College houses develop seminars for fall

from The Daily Pennsylvanian
April 9, 1997
page 2
By Michael Brus

Ever dream of going to class in your robe and slippers?

Four new college house seminars - created by the many of the same students who will take them - offer the opportunity of studying offbeat topics by literally rolling out of bed.

Held in the seminar room of each participating college house, the courses range from the expected - W.E.B. DuBois College House's "Past, Present, and Future of Africans in America" Ñ to the wacky Ñ Stouffer College House's "'Weird' and 'Eccentric' Unusual Individuals in the History of the Philadelphia Area."

The courses, which are not listed in the fall 1997 course and room roster are open primarily to residents of the respective houses, and will be open to the general student body if they do not fill up.
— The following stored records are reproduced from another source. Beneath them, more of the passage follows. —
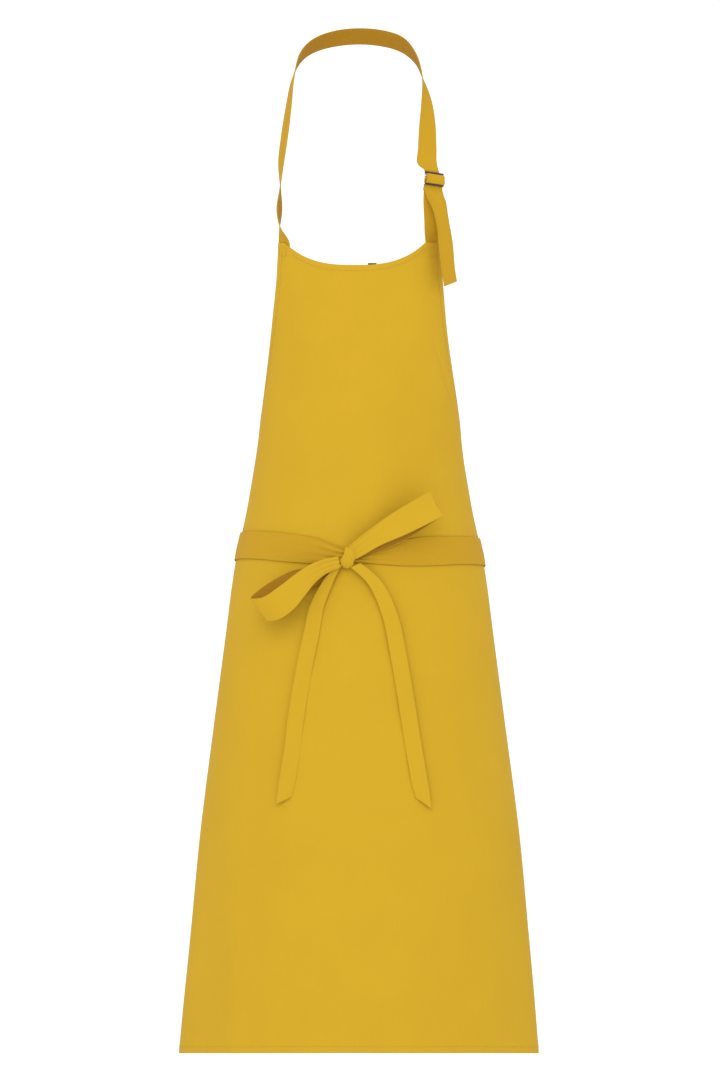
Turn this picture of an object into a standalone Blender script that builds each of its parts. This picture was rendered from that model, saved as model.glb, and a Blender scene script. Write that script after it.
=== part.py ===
"""Bib apron in woven cotton, worn: one panel, an adjustable neck strap, and waist ties tied in a bow at the front.

Metres, +Z up, the front towards -Y. The origin is the middle of the neck strap, where it rests behind the neck.
Heights below the origin are called drops and are positive. The cloth hangs on an oval section that changes
with the drop, and every soft piece is placed on that section or a little way off it.
"""

import math

import bmesh
import bpy
import numpy as np
from mathutils import Matrix, Vector

# The cut of the apron
LENGTH = 0.900  # strap corners to hem
BIB_DROP = 0.231  # the bib's top corners below the neck rest
HEM_DROP = BIB_DROP + LENGTH
ARMHOLE_DROP = 0.299  # height of the curve from a bib corner to a side corner
BIB_HALF = 0.104
SKIRT_HALF = 0.350
NECK_SAG = 0.026  # the neckline's curve below the bib corners
NECK_SHARE = 0.80  # share of the bib's half-width that the neckline's curve takes
NECK_POWER = 2.6  # 2 is a parabola, and more is flatter in the middle
CLOTH = 0.0008
HEM_WIDTH = 0.012
GAP = 0.0003

# Straps and ties, of cloth folded double or more
STRAP_WIDTH = 0.020
STRAP_THICK = 0.0011
TIE_WIDTH = 0.030
TIE_THICK = 0.0011
TAIL_WIDTH = 0.018  # a tail hangs folded lengthwise
TAIL_THICK = 0.0024
SEAM_ACROSS = {-1: 0.094, 1: 0.0885}  # the two strap seams, along the cloth from the middle
THREAD = 0.00025

# The slider: a plate with two slots, seen from the front
SLIDER_AT = Vector((0.083, -0.1400, -0.160))
SLIDER_LEAN = math.radians(8.5)
SLIDER_WIDTH = 0.0255
SLIDER_HEIGHT = 0.0147
SLIDER_THICK = 0.0016
BAR = 0.0022

# The bow's knot
KNOT_AT = Vector((-0.0117, -0.1733, -0.5810))
KNOT_HALF = Vector((0.0105, 0.0062, 0.0145))

# The oval section: drop, half-width, half-depth, and the Y of its front
SECTIONS = (
    (0.231, 0.0925, 0.052, -0.1650),
    (0.290, 0.0960, 0.056, -0.1650),
    (0.343, 0.1000, 0.062, -0.1650),
    (0.416, 0.1090, 0.082, -0.1650),
    (0.483, 0.1180, 0.101, -0.1650),
    (0.530, 0.1260, 0.112, -0.1655),
    (0.580, 0.1370, 0.114, -0.1665),
    (0.673, 0.1500, 0.118, -0.1720),
    (0.784, 0.1640, 0.127, -0.1800),
    (0.890, 0.1760, 0.134, -0.1880),
    (1.000, 0.1855, 0.140, -0.1940),
    (1.131, 0.1990, 0.148, -0.2000),
)

FLAT_FRONT = 0.0009  # how much of the oval's depth is cut off, which leaves its front flat

BODY = (0.664, 0.402, 0.019)
PALE = (0.598, 0.338, 0.016)
THREAD_COLOUR = (0.560, 0.300, 0.014)


# --- Collections, materials and smooth tables ---


def start_scene():
    for obj in list(bpy.data.objects):
        bpy.data.objects.remove(obj, do_unlink=True)
    parts = bpy.data.collections.new("bib_apron")
    bpy.context.scene.collection.children.link(parts)
    return parts


def finish_of(name, colour, roughness=0.9, metallic=0.0):
    material = bpy.data.materials.new(name)
    material.use_nodes = True
    shader = material.node_tree.nodes["Principled BSDF"]
    shader.inputs["Base Color"].default_value = (*colour, 1.0)
    shader.inputs["Roughness"].default_value = roughness
    shader.inputs["Metallic"].default_value = metallic
    return material


def read_table(table, at):
    """The values at a place in a table sorted by its first column, on one smooth curve."""
    rows = np.array(table, float)
    keys = rows[:, 0]
    values = rows[:, 1:]
    at = min(max(at, keys[0]), keys[-1])
    slopes = np.gradient(values, keys, axis=0)
    low = min(int(np.searchsorted(keys, at, side="right")) - 1, len(keys) - 2)
    span = keys[low + 1] - keys[low]
    part = (at - keys[low]) / span
    rise = part * part * (3 - 2 * part)
    curve = (1 - rise) * values[low] + rise * values[low + 1]
    curve += span * part * (1 - part) ** 2 * slopes[low]
    curve -= span * part**2 * (1 - part) * slopes[low + 1]
    return curve.tolist()


# --- The oval section ---


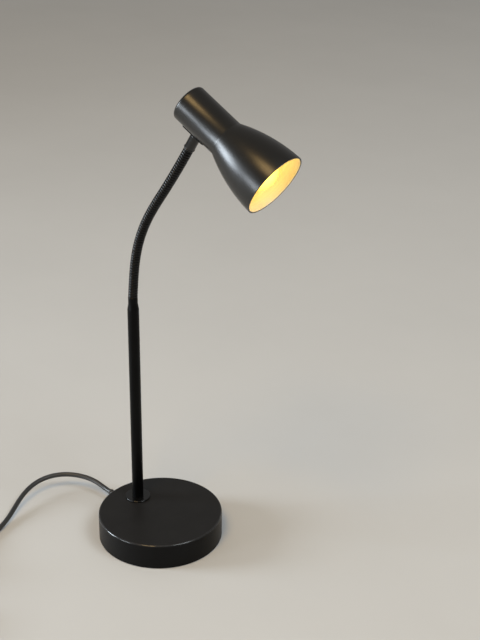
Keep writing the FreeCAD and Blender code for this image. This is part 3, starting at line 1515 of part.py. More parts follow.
def across_rod(name, radius, length, up="0"):
    """A cylinder that lies along Y, centred on the middle plane."""
    rod = doc.addObject("Part::Cylinder", name)
    rod.Placement = FreeCAD.Placement(V(0, 0, 0), FreeCAD.Rotation(V(1, 0, 0), 90))
    bind(rod, Radius=radius, Height=length,
         Placement_at_Base_at_y=f"({length}) / 2", Placement_at_Base_at_z=up)
    return rod


def plug_pieces():
    """Moulded two-pin plug: its body with the cord sleeve, and its pins."""
    place = FreeCAD.Placement(PLUG_FRONT, FreeCAD.Rotation(V(0, 0, 1), PLUG_TURN))
    wide = "(plug_width / 2)"
    waist = "(plug_waist / 2)"
    body = extruded("plug_shell", draw_outline, [
        ("0", f"-{wide}"),
        ("0", wide),
        ("-plug_length / 2", wide),
        ("-plug_length", waist),
        ("-plug_length", f"-{waist}"),
        ("-plug_length / 2", f"-{wide}")], "plug_height")
    dressed(body, "Fillet",
            lambda b: b.XLength < 0.01 and b.YLength < 0.01, "plug_corner")
    top = size("plug_height")
    dressed(body, "Fillet",
            lambda b: b.ZMax < 0.01 or b.ZMin > top - 0.01, "plug_edge")
    holes = [(f"{sign}pin_spacing / 2", "plug_height / 2",
              "pin_radius + thread_gap") for sign in "+-"]
    pocketed(body, "pin_sockets", "YZ_Plane", draw_circles, holes,
             "-pin_root", "2 * pin_root")
    pins = []
    for number, sign in enumerate("+-"):
        pin = turned(f"pin_{number}", [
            ("-pin_root", "0"),
            ("-pin_root", "pin_radius"),
            ("pin_length - pin_tip", "pin_radius"),
            ("pin_length", "pin_radius - pin_tip"),
            ("pin_length", "0")], axis="H_Axis")
        bind(pin, Placement_at_Base_at_y=f"{sign}pin_spacing / 2",
             Placement_at_Base_at_z="plug_height / 2")
        pins.append(pin)
    keep("plug_pins", joined("plug_pins", *pins), place)

    sleeve = turned("plug_sleeve", [
        ("-plug_length", "0"),
        ("-plug_length", "relief_root"),
        ("-plug_length - relief_length", "relief_tip"),
        ("-plug_length - relief_length", "0")], axis="H_Axis")
    bind(sleeve, Placement_at_Base_at_z="plug_height / 2")
    keep("plug_body", joined("plug_body", body, sleeve), place)


base_pieces()
stem_pieces()
cord_entry_pieces()
stem_wires()
neck_pieces()
head_pieces()
lampholder_pieces()
bulb_pieces()
switch_pieces()
plug_pieces()
cord_pieces()
doc.recompute()

for item in doc.Objects:
    bad = {"Invalid", "Error"} & set(item.State)
    assert not bad, f"{item.Label} is {item.State}"
os.makedirs("parts", exist_ok=True)
for piece in subparts:
    shape = piece.Shape
    assert not shape.isNull() and shape.isValid(), piece.Label + " is not sound"
    shape.exportStep(f"parts/{piece.Label}.step")
print(len(subparts), "sub-parts written")
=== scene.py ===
import math
import bpy
import numpy as np
from mathutils import Matrix, Vector


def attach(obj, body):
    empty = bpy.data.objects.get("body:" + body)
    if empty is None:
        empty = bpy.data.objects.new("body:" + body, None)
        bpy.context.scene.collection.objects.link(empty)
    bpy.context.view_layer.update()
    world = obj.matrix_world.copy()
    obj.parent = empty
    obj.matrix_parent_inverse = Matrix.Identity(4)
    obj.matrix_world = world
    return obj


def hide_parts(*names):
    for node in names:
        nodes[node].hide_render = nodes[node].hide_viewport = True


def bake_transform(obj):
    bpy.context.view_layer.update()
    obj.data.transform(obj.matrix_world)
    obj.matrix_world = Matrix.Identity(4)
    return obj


# A gooseneck desk lamp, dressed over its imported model, piece by piece as it is
# put together. Lengths are in metres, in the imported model's own frame.
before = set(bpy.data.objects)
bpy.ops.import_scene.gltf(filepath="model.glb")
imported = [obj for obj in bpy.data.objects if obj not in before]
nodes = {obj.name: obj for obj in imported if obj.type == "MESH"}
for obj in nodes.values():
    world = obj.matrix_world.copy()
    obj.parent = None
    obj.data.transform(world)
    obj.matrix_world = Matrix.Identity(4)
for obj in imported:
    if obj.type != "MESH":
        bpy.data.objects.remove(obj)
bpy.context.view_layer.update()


# Camera. It looks down on the lamp from its front right side, a metre and a half
# away, and takes in 28 degrees from top to bottom.
camera_at = Vector((1.011134, -0.855578, 0.91575))
camera_right = Vector((0.69429093, 0.7195946, 0.01198789))
camera_up = Vector((-0.31554548, 0.28939468, 0.90370447))
camera_ahead = Vector((-0.64683163, 0.63121654, -0.42798893))
sensor_width, focal_pixels, picture_height = 36.0, 1290, 640
camera_data = bpy.data.cameras.new("camera")
camera_data.sensor_width = sensor_width
camera_data.lens = sensor_width * focal_pixels / picture_height
camera = bpy.data.objects.new("camera", camera_data)
camera_turn = Matrix((camera_right, camera_up, -camera_ahead)).transposed()
camera.matrix_world = Matrix.LocRotScale(
    camera_at, camera_turn.to_quaternion(), None)
bpy.context.scene.collection.objects.link(camera)
bpy.context.scene.camera = camera


# Base drum. A deep drawn steel cover with a rolled top edge, powder coated in
# satin black. It slips over the weight and hides everything below it.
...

But English Professor AI Filreis said that probably only the DuBois course will be open to outside students.

"Three of the four courses are all ready to run in terms of enrollment," he said.

Filreis, who chairs the Residential Faculty Council, said the seminars - new this fall - are the brainchild of the College and the RFC.

"What's new in these courses is they're student created," he said "We assumed this would work in the small houses."

Each house devised its seminar differently. Ware College House, for example, invited teaching assistants to present course proposals to the house council. The winner - "Health and Society" - beat a course on the medical philosophy of Ware alumnus William Carlos Williams.

Van Pelt residents decided to create their course from scratch and then search for an instructor. After developing "Student Movements in the Political Process," the house council recruited English graduate student Victor Tulli, who is writing his thesis on a related topic.

Tulli said he intends to "theorize how and why we think about student protests the way we do."

DuBois's house council molded its course so that it could be taught by DuBois Faculty Master and Education Professor Howard Stevenson.

"[The course is] a way to connect social issues of black empowerment, reform and social psychology," Stevenson said. "It's about giving back to the neighborhood."

Stouffer's house council developed its course along with faculty master and German Professor Karl Otto.

"'Weird' and 'Eccentric"' was actually the council's third proposal, behind a course on bias in the media and one on cult films.

" [But] part of the problem was finding profs who could teach the courses and who were willing to teach them," Otto said. "The compensation wasn't anywhere near what you'd expect."

Unable to find an instructor for its first two choices, Stouffer decided to offer its last choice, which Otto felt qualified to teach.

"Anyone who has studied literature, psychology and sociology has some idea" of the course's themes, he said. "I don't think you could ever be trained fully to teach a course like this because it is so interdisciplinary."

Filreis acknowledged the material disincentives of teaching a college house seminar. Not only must instructors teach the seminars on top of their regular course loads, they are paid at the rate of College of General Studies instructors - far lower than they would receive teaching College courses.

But Filreis said there are intangible benefits to teaching these courses, such as the chance to teach a different type of subject matter.

"[The students] want to do this because it's exciting," he said. "When you live together [with classmates] there are all kinds of add-ons. The course becomes a part of the conversation around the house."